Glacial moulin formation triggered by rapid lake drainage
Scientists are uncovering the mystery of how, where and when important glacial features called moulins form on the Greenland Ice Sheet. Moulins, vertical conduits that penetrate through the half-mile-deep ice, efficiently funnel the majority of summer meltwater from the ice surface to the base of the ice sheet. The lubricating effects of the draining water can lead to faster sliding of the ice sheet. A new study published in Geophysical Research Letters, a journal of the American Geophysical Union, finds meltwater lakes that form on the ice surface can drain through moulins in a matter of hours.
"Forming a moulin in Greenland requires a crack on the ice surface, which becomes filled with water that eventually drives the crack through the ice," said Matthew Hoffman, a glaciologist and computer scientist at Los Alamos National Laboratory in Los Alamos, New Mexico and lead author of the new study. "But there's a mystery here: A large fraction of the moulins in Greenland form some distance away from the ice sheet's existing crevasse fields."
In the new study, Hoffman and colleagues compared satellite-image maps of moulins with computer simulations driven by hourly, on-site ice velocity measurements from GPS stations. They found meltwater lakes that form on the ice sheet surface and can catastrophically drain through the ice in a matter of hours.

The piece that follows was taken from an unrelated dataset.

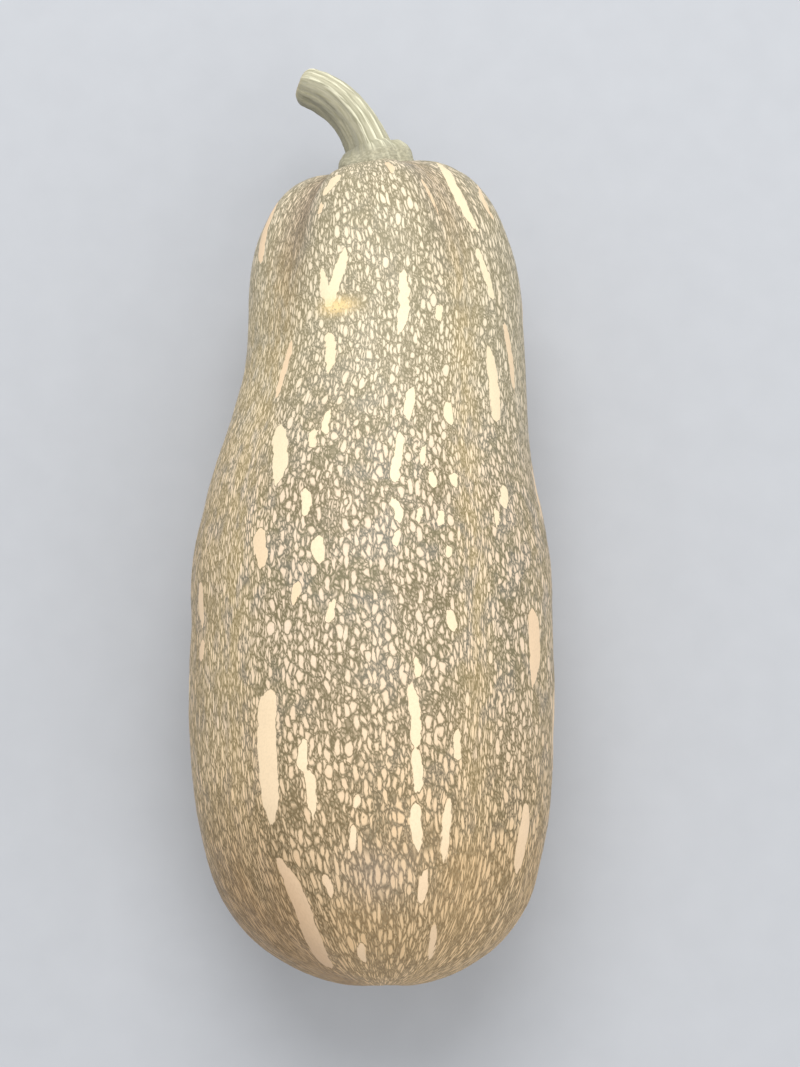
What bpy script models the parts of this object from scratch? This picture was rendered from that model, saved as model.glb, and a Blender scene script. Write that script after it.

"The massive ice flow speedup caused by all this water reaching the bed literally pulls the ice at the surface apart over a wide area, temporarily creating pervasive cracks, which seed new moulins where these cracks intersect meltwater flowing on the surface," Hoffman said.
"While these catastrophic lake drainages have been known about for a decade or so, their broader impacts on the ice sheet appeared restricted to a couple of days of localized, faster motion," said Stephen Price, a researcher at Los Alamos and co-author of the new study.
The new results indicate a potentially much broader importance for lake drainage events, because moulins control the locations where the majority of seasonal meltwater enters the ice sheet, accesses the bed, and accelerates the ice flow, according to Price. "These processes, which aren't currently accounted for in computer simulations of ice sheet evolution and sea-level change, may need to be considered more carefully in future models," he said.
This project is the first effort to assimilate hourly scale resolution GPS observations into an inverse ice dynamical modeling framework, according to the researchers. With hourly estimates of the basal conditions of the ice sheet and stresses within the ice, the research reveals important details of the impact of summer meltwater-induced speedup on ice sheet motion.
Lake drainage has a long-lived legacy
The lake drainage events themselves are actually relatively infrequent (at most once per year per lake), but the authors point out that the ability of moulins formed during lake drainage events to persist for multiple years once formed gives each summer drainage event a long-lived legacy. Moulin density and its impact on where and how much water is delivered to the bed are a critical control on subglacial drainage efficiency, evolution and, in turn, the flow of the ice itself.
By triggering moulin formation of moulins, the impact of lake drainage on ice dynamics and Greenland's summer speedup is likely to be more extensive than the direct and short-lived speedup following the drainage itself, according to the authors.
While one might think moulins would form primarily near crevasse fields, where vulnerable cracks provide an easy path for moulin formation, this is not the whole story, Hoffman said. Lakes generally form in uncrevassed regions, and a catastrophic lake drainage event appears capable of triggering new moulin formation—and in some cases additional lake drainages—up to many kilometers away in ice that is otherwise unyielding.
While previous studies identified a distinct possibility of a cascading effect from meltwater reaching the bed and modifying local stresses to cause nearby supraglacial lake drainage, the new results provide direct evidence that this effect is more widespread and can act over distances of many kilometers, Hoffman said. This long-distance triggering mechanism could make new regions of the ice sheet vulnerable to meltwater-induced speedup, including at higher elevations.